Exercise: Within the data that follows, set down exactly the lines from the one containing "solid = end + other_end(end) + tube" through the one containing "if empty is", both ends included.

[Start of The input]

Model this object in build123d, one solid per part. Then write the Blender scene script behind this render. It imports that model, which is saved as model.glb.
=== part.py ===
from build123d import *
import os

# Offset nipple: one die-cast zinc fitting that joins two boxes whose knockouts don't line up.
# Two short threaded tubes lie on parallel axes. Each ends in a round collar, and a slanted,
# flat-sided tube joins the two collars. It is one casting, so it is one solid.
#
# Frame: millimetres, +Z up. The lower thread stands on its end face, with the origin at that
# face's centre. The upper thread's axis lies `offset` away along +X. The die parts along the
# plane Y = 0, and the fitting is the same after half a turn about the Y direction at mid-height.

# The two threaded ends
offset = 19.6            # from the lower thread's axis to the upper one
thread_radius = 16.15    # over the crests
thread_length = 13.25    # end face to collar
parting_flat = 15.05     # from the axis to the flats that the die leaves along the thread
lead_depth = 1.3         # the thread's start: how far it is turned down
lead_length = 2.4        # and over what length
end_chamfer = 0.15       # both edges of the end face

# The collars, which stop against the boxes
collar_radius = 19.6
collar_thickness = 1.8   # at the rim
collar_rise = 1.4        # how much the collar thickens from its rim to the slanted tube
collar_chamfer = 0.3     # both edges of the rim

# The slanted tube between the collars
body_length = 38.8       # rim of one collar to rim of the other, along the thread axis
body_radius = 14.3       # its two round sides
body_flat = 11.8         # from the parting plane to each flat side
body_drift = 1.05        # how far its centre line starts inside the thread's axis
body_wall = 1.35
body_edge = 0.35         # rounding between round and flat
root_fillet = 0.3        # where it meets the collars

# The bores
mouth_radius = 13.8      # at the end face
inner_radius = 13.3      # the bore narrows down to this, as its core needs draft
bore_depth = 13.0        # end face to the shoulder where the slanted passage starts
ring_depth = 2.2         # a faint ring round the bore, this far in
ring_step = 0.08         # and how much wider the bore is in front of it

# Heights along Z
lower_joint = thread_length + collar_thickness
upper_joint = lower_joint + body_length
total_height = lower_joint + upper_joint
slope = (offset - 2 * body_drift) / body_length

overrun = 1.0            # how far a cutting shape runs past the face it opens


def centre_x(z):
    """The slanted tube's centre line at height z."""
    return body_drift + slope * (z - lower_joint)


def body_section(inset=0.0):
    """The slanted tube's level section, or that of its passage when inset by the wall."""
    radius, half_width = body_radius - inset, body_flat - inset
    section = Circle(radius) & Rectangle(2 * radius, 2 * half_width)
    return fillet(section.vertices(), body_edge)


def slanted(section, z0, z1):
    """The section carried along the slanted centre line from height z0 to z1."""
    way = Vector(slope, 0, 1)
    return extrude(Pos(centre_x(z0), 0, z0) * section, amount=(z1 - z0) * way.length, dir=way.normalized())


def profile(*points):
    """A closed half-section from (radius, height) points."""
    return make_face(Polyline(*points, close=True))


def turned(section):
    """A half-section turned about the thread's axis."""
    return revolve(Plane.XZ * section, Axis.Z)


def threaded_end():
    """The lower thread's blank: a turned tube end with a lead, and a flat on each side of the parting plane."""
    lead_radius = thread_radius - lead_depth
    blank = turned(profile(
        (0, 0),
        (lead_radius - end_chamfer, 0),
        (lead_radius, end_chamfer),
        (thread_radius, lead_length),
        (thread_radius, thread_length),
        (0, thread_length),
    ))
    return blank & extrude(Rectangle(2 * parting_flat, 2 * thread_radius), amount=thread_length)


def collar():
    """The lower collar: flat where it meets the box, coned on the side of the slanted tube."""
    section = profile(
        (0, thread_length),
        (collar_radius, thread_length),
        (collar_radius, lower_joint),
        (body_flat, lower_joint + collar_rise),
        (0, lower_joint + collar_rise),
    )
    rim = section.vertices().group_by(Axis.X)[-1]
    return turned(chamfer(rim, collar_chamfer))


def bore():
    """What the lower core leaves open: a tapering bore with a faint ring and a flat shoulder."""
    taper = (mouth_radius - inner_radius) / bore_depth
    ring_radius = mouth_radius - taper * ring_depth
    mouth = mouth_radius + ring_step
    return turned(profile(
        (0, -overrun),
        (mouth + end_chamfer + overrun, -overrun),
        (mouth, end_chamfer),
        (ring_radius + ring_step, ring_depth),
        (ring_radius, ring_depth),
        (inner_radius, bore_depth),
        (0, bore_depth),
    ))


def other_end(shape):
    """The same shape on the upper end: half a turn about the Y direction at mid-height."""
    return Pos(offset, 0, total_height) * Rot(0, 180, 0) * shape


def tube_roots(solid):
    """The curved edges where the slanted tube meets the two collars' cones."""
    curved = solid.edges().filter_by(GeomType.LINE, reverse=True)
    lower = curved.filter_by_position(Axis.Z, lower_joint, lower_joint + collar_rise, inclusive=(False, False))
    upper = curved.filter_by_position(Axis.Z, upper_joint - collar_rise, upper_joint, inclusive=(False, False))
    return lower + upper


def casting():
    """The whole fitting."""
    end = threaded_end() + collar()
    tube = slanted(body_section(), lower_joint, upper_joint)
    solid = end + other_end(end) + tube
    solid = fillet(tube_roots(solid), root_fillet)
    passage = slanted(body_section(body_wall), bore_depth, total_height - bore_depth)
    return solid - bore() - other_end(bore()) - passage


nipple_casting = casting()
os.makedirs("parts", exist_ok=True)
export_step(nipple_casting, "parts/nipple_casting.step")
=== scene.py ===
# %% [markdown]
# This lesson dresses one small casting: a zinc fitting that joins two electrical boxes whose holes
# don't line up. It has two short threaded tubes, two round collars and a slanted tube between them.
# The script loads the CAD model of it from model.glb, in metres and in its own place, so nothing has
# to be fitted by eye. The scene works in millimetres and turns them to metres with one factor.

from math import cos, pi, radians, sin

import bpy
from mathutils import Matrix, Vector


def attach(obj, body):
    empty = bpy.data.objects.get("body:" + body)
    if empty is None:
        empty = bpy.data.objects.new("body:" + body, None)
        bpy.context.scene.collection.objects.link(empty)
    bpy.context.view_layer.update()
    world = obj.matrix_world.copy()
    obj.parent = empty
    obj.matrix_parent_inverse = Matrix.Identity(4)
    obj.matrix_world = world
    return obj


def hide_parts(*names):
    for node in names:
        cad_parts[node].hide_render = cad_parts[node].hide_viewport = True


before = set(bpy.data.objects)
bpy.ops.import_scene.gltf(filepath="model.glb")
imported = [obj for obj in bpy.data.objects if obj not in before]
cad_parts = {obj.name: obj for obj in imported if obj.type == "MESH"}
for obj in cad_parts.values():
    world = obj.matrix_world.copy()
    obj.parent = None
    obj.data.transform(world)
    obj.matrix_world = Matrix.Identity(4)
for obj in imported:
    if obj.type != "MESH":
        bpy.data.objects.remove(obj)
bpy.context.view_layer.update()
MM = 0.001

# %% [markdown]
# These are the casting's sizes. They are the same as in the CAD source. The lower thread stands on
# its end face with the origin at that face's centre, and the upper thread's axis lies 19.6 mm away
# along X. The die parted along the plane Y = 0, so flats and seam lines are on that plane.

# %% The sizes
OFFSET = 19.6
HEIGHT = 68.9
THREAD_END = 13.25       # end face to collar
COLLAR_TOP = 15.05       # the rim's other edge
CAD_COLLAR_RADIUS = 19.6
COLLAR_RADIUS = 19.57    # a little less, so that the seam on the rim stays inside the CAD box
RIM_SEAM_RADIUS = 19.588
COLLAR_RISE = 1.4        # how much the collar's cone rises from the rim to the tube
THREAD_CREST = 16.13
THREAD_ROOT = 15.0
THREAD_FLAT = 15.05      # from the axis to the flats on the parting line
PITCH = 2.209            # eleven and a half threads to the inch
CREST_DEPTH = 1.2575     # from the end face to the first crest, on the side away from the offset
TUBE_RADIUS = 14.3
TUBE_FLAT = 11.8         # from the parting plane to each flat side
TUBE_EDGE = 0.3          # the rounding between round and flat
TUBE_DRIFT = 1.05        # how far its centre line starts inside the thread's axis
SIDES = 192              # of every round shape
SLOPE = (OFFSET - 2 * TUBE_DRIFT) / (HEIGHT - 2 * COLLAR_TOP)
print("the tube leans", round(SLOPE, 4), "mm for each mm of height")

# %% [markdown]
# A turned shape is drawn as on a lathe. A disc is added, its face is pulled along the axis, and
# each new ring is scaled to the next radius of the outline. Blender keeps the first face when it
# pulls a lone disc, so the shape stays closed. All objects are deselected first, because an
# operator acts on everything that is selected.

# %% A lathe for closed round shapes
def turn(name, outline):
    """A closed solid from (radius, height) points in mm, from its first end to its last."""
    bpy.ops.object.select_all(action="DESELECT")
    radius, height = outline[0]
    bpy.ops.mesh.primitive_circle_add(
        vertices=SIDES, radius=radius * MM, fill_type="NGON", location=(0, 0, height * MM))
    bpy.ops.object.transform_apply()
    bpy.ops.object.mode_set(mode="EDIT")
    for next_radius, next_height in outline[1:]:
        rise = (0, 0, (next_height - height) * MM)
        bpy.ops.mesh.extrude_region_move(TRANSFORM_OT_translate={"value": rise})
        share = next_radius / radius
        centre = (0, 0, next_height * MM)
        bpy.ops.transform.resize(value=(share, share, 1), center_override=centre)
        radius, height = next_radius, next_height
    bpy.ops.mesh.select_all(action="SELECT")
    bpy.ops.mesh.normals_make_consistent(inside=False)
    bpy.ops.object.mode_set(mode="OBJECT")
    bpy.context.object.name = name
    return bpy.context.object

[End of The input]
[Start of The input]

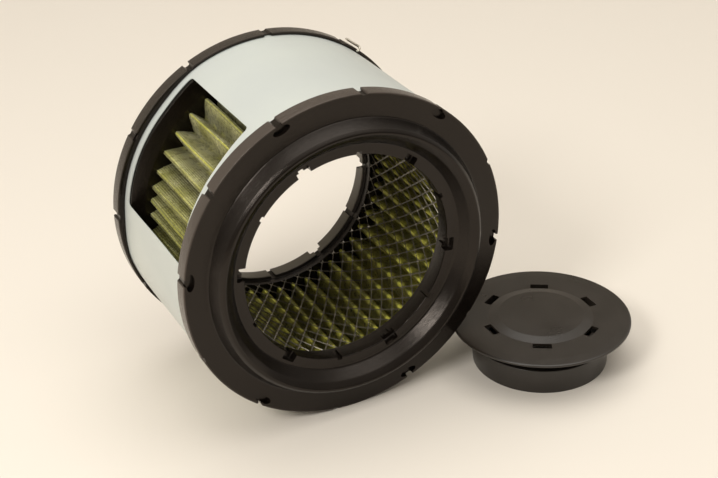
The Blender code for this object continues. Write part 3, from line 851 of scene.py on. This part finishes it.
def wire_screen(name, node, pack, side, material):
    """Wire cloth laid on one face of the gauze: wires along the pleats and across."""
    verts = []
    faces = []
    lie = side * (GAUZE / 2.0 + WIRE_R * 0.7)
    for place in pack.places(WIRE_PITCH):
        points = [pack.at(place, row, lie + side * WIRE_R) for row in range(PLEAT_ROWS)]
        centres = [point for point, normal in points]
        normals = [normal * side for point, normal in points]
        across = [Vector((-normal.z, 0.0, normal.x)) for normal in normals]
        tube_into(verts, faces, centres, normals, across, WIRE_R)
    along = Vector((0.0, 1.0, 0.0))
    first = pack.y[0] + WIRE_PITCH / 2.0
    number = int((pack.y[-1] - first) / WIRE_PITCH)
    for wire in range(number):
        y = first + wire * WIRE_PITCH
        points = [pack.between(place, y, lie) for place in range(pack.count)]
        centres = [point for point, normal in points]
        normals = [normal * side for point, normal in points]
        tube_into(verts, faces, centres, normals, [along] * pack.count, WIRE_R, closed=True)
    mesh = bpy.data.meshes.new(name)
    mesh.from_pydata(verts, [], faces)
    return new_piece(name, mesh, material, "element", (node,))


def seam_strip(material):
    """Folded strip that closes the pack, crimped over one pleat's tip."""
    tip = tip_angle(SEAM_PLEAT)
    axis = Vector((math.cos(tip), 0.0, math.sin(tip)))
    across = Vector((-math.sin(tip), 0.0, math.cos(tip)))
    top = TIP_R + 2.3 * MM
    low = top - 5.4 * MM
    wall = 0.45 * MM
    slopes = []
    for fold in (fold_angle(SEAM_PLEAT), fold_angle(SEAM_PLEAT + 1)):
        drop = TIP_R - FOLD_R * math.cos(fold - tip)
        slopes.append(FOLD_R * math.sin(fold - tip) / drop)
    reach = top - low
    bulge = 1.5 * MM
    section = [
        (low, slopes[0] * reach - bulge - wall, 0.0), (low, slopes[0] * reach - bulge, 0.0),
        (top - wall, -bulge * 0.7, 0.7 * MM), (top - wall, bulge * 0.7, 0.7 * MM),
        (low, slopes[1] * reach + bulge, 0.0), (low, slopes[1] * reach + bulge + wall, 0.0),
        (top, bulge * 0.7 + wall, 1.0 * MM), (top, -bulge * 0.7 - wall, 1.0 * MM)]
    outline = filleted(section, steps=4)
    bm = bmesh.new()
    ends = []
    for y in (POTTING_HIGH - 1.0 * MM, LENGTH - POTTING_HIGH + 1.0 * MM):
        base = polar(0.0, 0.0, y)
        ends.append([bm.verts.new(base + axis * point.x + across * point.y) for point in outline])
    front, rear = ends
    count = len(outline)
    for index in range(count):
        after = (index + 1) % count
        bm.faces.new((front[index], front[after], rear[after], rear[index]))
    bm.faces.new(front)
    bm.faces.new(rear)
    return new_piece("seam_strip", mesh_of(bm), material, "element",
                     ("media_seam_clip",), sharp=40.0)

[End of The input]

Solution:
    solid = end + other_end(end) + tube
    solid = fillet(tube_roots(solid), root_fillet)
    passage = slanted(body_section(body_wall), bore_depth, total_height - bore_depth)
    return solid - bore() - other_end(bore()) - passage


nipple_casting = casting()
os.makedirs("parts", exist_ok=True)
export_step(nipple_casting, "parts/nipple_casting.step")
=== scene.py ===
# %% [markdown]
# This lesson dresses one small casting: a zinc fitting that joins two electrical boxes whose holes
# don't line up. It has two short threaded tubes, two round collars and a slanted tube between them.
# The script loads the CAD model of it from model.glb, in metres and in its own place, so nothing has
# to be fitted by eye. The scene works in millimetres and turns them to metres with one factor.

from math import cos, pi, radians, sin

import bpy
from mathutils import Matrix, Vector


def attach(obj, body):
    empty = bpy.data.objects.get("body:" + body)
    if empty is None:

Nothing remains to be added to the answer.